## DATA SHOWN
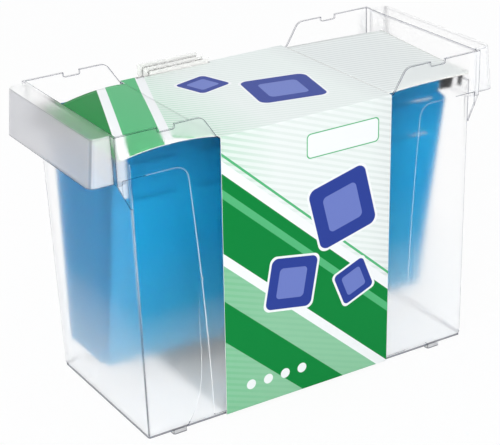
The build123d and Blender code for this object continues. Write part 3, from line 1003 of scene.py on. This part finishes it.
@dataclass
class CardSleeve:
    """The printed card loop round the box and its two top flaps, in millimetres.

    The loop has its corners at the low and top heights, and a slot for the label tabs in its
    top. A flap, or wing, tapers at the back. Its rise grows in over the first ramp_share of its
    length.
    """

    width: float = 165.0
    thickness: float = 0.6
    low: float = 3.4
    top: float = 253.6
    front_low: float = -81.0
    front_top: float = -84.35
    back_low: float = 81.0
    back_top: float = 88.43
    fold_radius: float = 0.9
    shift_top: float = -0.4
    shift_low: float = -5.0
    slot_x: Pair = (-68.1, 5.5)
    slot_y: Pair = (83.8, 87.5)
    margin: float = 0.01
    wing_start: float = 82.8
    wing_end: float = 170.0
    wing_front: float = -79.1
    wing_taper: float = 27.0
    wing_fold: float = 1.5
    ramp_share: float = 1 / 12
    left_form: FlapForm = FlapForm(3.6, -1.5, 2.0, back_corner=False)
    right_form: FlapForm = FlapForm(1.2, 6.0, 1.5, back_corner=True)
    grid_points: int = 31
    run_points: int = 26
    turn_points: int = 6
    body: str = "box_and_sleeve"

    def loop(self) -> tuple[np.ndarray, np.ndarray, np.ndarray]:
        """Path of the card's middle round the box.

        Four straight runs joined by turns of the fold radius, with points at equal steps along
        each run and each turn.

        Returns:
            Points in Y and Z, outward normals, and the distance round the loop at each point.
        """
        corners = np.array(
            [
                (self.front_low, self.low),
                (self.front_top, self.top),
                (self.back_top, self.top),
                (self.back_low, self.low),
            ]
        )
        points, normals = [], []
        for k in range(4):
            before, here, after = corners[k - 1], corners[k], corners[(k + 1) % 4]
            into = (here - before) / np.linalg.norm(here - before)
            away = (after - here) / np.linalg.norm(after - here)
            angle = math.acos(float(np.clip(into @ away, -1, 1)))
            inset = self.fold_radius * math.tan(angle / 2)
            left_in, left_out = np.array([-into[1], into[0]]), np.array([-away[1], away[0]])
            share = np.linspace(0, 1, self.turn_points)[:, None]
            turned = left_in * np.cos(share * angle) + into * np.sin(share * angle)
            centre = here - into * inset - left_in * self.fold_radius
            points.append(centre + turned * self.fold_radius)
            normals.append(turned)
            start, stop = here + away * inset, after - away * inset
            steps = self.run_steps(k, start, stop)
            points.append(start + (stop - start) * steps[:, None])
            normals.append(np.repeat(left_out[None], len(steps), axis=0))
        path, outward = np.concatenate(points), np.concatenate(normals)
        gaps = np.linalg.norm(np.diff(path, axis=0), axis=1)
        return path, outward, np.concatenate([[0], np.cumsum(gaps)])

    def run_steps(self, run: int, start: np.ndarray, stop: np.ndarray) -> np.ndarray:
        """Where along a straight run the loop has points.

        The top, which is run 1, has them at both sides of the slot in place of those past it.

        Args:
            run: number of the run.
            start: its first point in Y and Z.
            stop: its last one.

        Returns:
            Shares of the run, in rising order.
        """
        steps = np.linspace(0, 1, self.run_points)[1:-1]
        if run == 1:
            at_slot = (np.array(self.slot_y) - start[0]) / (stop[0] - start[0])
            steps = np.sort(np.concatenate([steps[steps < at_slot[0] - self.margin], at_slot]))
        return steps

    def wrap(self) -> bpy.types.Object:
        """Builds the loop.

        Across the sleeve the points are even, with two more at the slot's ends. The whole loop
        shears sideways in proportion to how far down it is.

        Returns:
            The loop, with a hole where the slot is.
        """
        path, outward, distance = self.loop()
        even = np.linspace(-self.width / 2, self.width / 2, self.grid_points)
        across = np.unique(np.concatenate([even, self.slot_x]))
        down = (self.top - path[:, 1]) / (self.top - self.low)
        shift = self.shift_top + (self.shift_low - self.shift_top) * np.clip(down, 0, 1)
        shape = (len(path), len(across))
        middle, normal = np.empty((*shape, 3)), np.zeros((*shape, 3))
        middle[..., 0] = across[None, :] + shift[:, None]
        middle[..., 1:] = path[:, None]
        normal[..., 1:] = outward[:, None]
        uv = np.stack(
            [np.broadcast_to(across, shape), np.broadcast_to(distance[:, None], shape)], axis=-1
        )
        cell_y, cell_z = ((path + np.roll(path, -1, axis=0)) / 2).T
        cell_x = (across[1:] + across[:-1]) / 2
        on_top = cell_z > self.top - self.margin
        in_y = on_top & (cell_y > self.slot_y[0]) & (cell_y < self.slot_y[1])
        in_x = (cell_x > self.slot_x[0]) & (cell_x < self.slot_x[1])
        return sheet_solid(
            "sleeve_card_wrap",
            middle * MM,
            normal,
            uv * MM,
            self.thickness * MM,
            closed=True,
            missing=in_y[:, None] & in_x[None, :],
        )

    def wing(self, side: Side) -> bpy.types.Object:
        """Builds one flap.

        A ruled sheet in plan, from the fold outwards and from the front edge to the slanting
        back edge. It rises over its fold by four times the arch times the share of the way out
        times the share left, plus the lift times a power of the shares towards the corner.

        Args:
            side: the end of the sleeve that it is on.

        Returns:
            The flap, closed as it is at rest.
        """
        shares = np.linspace(0, 1, self.grid_points)
        out, back = np.meshgrid(shares, shares, indexing="ij")
        x = self.wing_start + out * (self.wing_end - self.wing_start)
        back_edge = -self.wing_front - self.wing_taper * out
        y = self.wing_front + back * (back_edge - self.wing_front)
        form = self.left_form if side is Side.LEFT else self.right_form
        corner = out * (back if form.back_corner else 1 - back)
        rise = form.arch * 4 * out * (1 - out) + form.lift * corner**form.power
        z = self.top + rise * np.clip(out / self.ramp_share, 0, 1)
        middle = np.stack([side.value * x, y, z], axis=-1)
        normal = np.cross(np.gradient(middle, axis=0), np.gradient(middle, axis=1))
        normal *= np.sign(normal[..., 2:]) / np.linalg.norm(normal, axis=-1, keepdims=True)
        front_run = math.hypot(self.front_top - self.front_low, self.top - self.low)
        round_loop = front_run - self.fold_radius + (y - self.front_top)
        uv = np.stack([side.value * x, round_loop], axis=-1)
        return sheet_solid(
            f"sleeve_{side.name.lower()}_flap", middle * MM, normal, uv * MM, self.thickness * MM
        )

    def build(self) -> None:
        """Builds and dresses the loop and the flaps."""
        print_face, core = PrintedBoard().material(), CardCore().material()
        wrap = self.wrap()
        dress(wrap, print_face, core)
        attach(wrap, self.body)
        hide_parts("sleeve_wrap")
        LOG.info("built %s", wrap.name)
        for side in Side:
            flap = self.wing(side)
            dress(flap, print_face, core)
            slots = np.zeros(len(flap.data.polygons), np.int32)
            flap.data.polygons.foreach_get("material_index", slots)
            flap.data.polygons.foreach_set("use_smooth", slots == 0)
            node = f"sleeve_{side.name.lower()}_wing"
            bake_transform(flap)
            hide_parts(node)
            LOG.info("built %s", flap.name)


@dataclass
class FileBox:
    """The clear moulded box, which is the CAD node with its frosted finish."""

    nodes: dict[str, bpy.types.Object]

    def build(self) -> None:
        """Dresses the box."""
        dress(self.nodes["box"], FrostedPolystyrene().material())
        LOG.info("dressed box")


@dataclass
class HangingFiles:
    """The five files: two card panels each, with a steel bar and a pair of hooks per panel."""

    nodes: dict[str, bpy.types.Object]
    count: int = 5

    def build(self) -> None:
        """Dresses the files' CAD nodes."""
        finishes = {
            "sheet": DyedCard().material(),
            "bar": ZincSteel().material(),
            "hooks": BlackPolypropylene().material(),
        }
        for number in range(1, self.count + 1):
            for place in ("back", "front"):
                for part, material in finishes.items():
                    dress(self.nodes[f"file_{number}_{place}_{part}"], material)
            LOG.info("dressed file %d", number)


@dataclass
class LabelTabs:
    """The clear tabs with their paper strips."""

    nodes: dict[str, bpy.types.Object]
    count: int = 3

    def build(self) -> None:
        """Dresses the tabs' CAD nodes."""
        vinyl, paper = ClearVinyl().material(), LabelPaper().material()
        for number in range(1, self.count + 1):
            dress(self.nodes[f"label_tab_{number}"], vinyl)
            dress(self.nodes[f"label_insert_{number}"], paper)
            LOG.info("dressed label tab %d", number)


@dataclass(frozen=True)
class Softbox:
    """A square soft light, with its place and side in metres and its power in watts."""

    name: str
    place: Triple
    side: float
    power: float

    def build(self, aim: Vector) -> None:
        """Places the light and points it.

        Args:
            aim: the point that it shines at, in metres.
        """
        data = bpy.data.lights.new(self.name, "AREA")
        data.shape = "SQUARE"
        data.size = self.side
        data.energy = self.power
        lamp = bpy.data.objects.new(self.name, data)
        bpy.context.scene.collection.objects.link(lamp)
        lamp.location = self.place
        lamp.rotation_mode = "QUATERNION"
        lamp.rotation_quaternion = (aim - Vector(self.place)).to_track_quat("-Z", "Y")


@dataclass
class Studio:
    """White sweep, soft lights and the camera at the photograph's angle.

    Angles are in degrees, the camera's distance, target and sensor in millimetres, and the
    clip, the floor and the lights' aim in metres.
    """

    azimuth: float = -30.416
    elevation: float = 23.668
    roll: float = -2.309
    distance: float = 1441.54
    target: Triple = (-10.46, 0.0, 131.56)
    focal_pixels: float = 1647.88
    centre_pixels: Pair = (249.26, 223.01)
    frame_pixels: Pair = (500.0, 445.0)
    sensor: float = 36.0
    clip: Pair = (0.05, 20.0)
    floor_half: float = 14.0
    room_light: str = "#d8dbe0"
    room_seen: str = "#ffffff"
    aim: Triple = (0.0, 0.0, 0.13)
    softboxes: tuple[Softbox, ...] = (
        Softbox("key_softbox", (-1.5, -1.1, 0.9), 1.4, 20.0),
        Softbox("fill_softbox", (1.4, -1.5, 0.9), 1.2, 5.0),
        Softbox("top_softbox", (0.1, 0.3, 1.9), 1.2, 4.0),
    )

    def camera(self) -> None:
        """Places the camera on its orbit round the target, turned by the roll."""
        a, e = math.radians(self.azimuth), math.radians(self.elevation)
        back = Vector((math.sin(a) * math.cos(e), -math.cos(a) * math.cos(e), math.sin(e)))
        right = (-back).cross(Vector((0, 0, 1))).normalized()
        up = right.cross(-back)
        c, s = math.cos(math.radians(self.roll)), math.sin(math.radians(self.roll))
        right, up = right * c + up * s, up * c - right * s
        data = bpy.data.cameras.new("photo_camera")
        camera = bpy.data.objects.new("photo_camera", data)
        bpy.context.scene.collection.objects.link(camera)
        turn = Matrix((right, up, back)).transposed().to_4x4()
        place = (Vector(self.target) + back * self.distance) * MM
        camera.matrix_world = Matrix.Translation(place) @ turn
        width, height = self.frame_pixels
        data.sensor_width = self.sensor
        data.lens = self.focal_pixels / width * self.sensor
        data.shift_x = (width / 2 - self.centre_pixels[0]) / width
        data.shift_y = (self.centre_pixels[1] - height / 2) / width
        data.clip_start, data.clip_end = self.clip
        bpy.context.scene.camera = camera

    def world(self) -> None:
        """A white room."""
        world = bpy.data.worlds.new("white_room")
        bpy.context.scene.world = world
        world.use_nodes = True
        tree = world.node_tree
        tree.nodes.clear()
        lit, seen = linear(self.room_light), linear(self.room_seen)
        shades = {SHARE: white_to_eye(tree), UNDER: lit, OVER: seen}
        colour = add_node(tree, "Mix", shades, MIXED, data_type="RGBA")
        light = add_node(tree, "Background", {"Color": colour, "Strength": 1.0})
        add_node(tree, "OutputWorld", {"Surface": light})

    def floor(self) -> None:
        """A white floor that keeps a soft shadow under the box."""
        points = self.floor_half * np.array([(-1, -1, 0), (1, -1, 0), (1, 1, 0), (-1, 1, 0)])
        floor = make_piece("floor", points, np.array([[0, 1, 2, 3]]), points[:, :2], np.zeros(1))
        dress(floor, WhiteSweep().material())

    def build(self) -> None:
        """Builds the stage, the lights and the camera."""
        self.floor()
        self.world()
        for softbox in self.softboxes:
            softbox.build(Vector(self.aim))
        self.camera()
        bpy.context.scene.view_settings.view_transform = "Standard"
        LOG.info("built studio")


def main() -> None:
    """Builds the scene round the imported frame."""
    logging.basicConfig(level=logging.INFO, format="%(name)s: %(message)s")
    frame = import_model()
    nodes = frame["nodes"]
    FileBox(nodes).build()
    HangingFiles(nodes).build()
    LabelTabs(nodes).build()
    CardSleeve().build()
    Studio().build()


if __name__ == "__main__":
    main()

## EXERCISE INSTRUCTIONS
Take the lines from the line with "hide_parts(node)" through the line with "and points it.", both ends included, and give them again exactly, with nothing else.

## WRITTEN SOLUTION
            hide_parts(node)
            LOG.info("built %s", flap.name)


@dataclass
class FileBox:
    """The clear moulded box, which is the CAD node with its frosted finish."""

    nodes: dict[str, bpy.types.Object]

    def build(self) -> None:
        """Dresses the box."""
        dress(self.nodes["box"], FrostedPolystyrene().material())
        LOG.info("dressed box")


@dataclass
class HangingFiles:
    """The five files: two card panels each, with a steel bar and a pair of hooks per panel."""

    nodes: dict[str, bpy.types.Object]
    count: int = 5

    def build(self) -> None:
        """Dresses the files' CAD nodes."""
        finishes = {
            "sheet": DyedCard().material(),
            "bar": ZincSteel().material(),
            "hooks": BlackPolypropylene().material(),
        }
        for number in range(1, self.count + 1):
            for place in ("back", "front"):
                for part, material in finishes.items():
                    dress(self.nodes[f"file_{number}_{place}_{part}"], material)
            LOG.info("dressed file %d", number)


@dataclass
class LabelTabs:
    """The clear tabs with their paper strips."""

    nodes: dict[str, bpy.types.Object]
    count: int = 3

    def build(self) -> None:
        """Dresses the tabs' CAD nodes."""
        vinyl, paper = ClearVinyl().material(), LabelPaper().material()
        for number in range(1, self.count + 1):
            dress(self.nodes[f"label_tab_{number}"], vinyl)
            dress(self.nodes[f"label_insert_{number}"], paper)
            LOG.info("dressed label tab %d", number)


@dataclass(frozen=True)
class Softbox:
    """A square soft light, with its place and side in metres and its power in watts."""

    name: str
    place: Triple
    side: float
    power: float

    def build(self, aim: Vector) -> None:
        """Places the light and points it.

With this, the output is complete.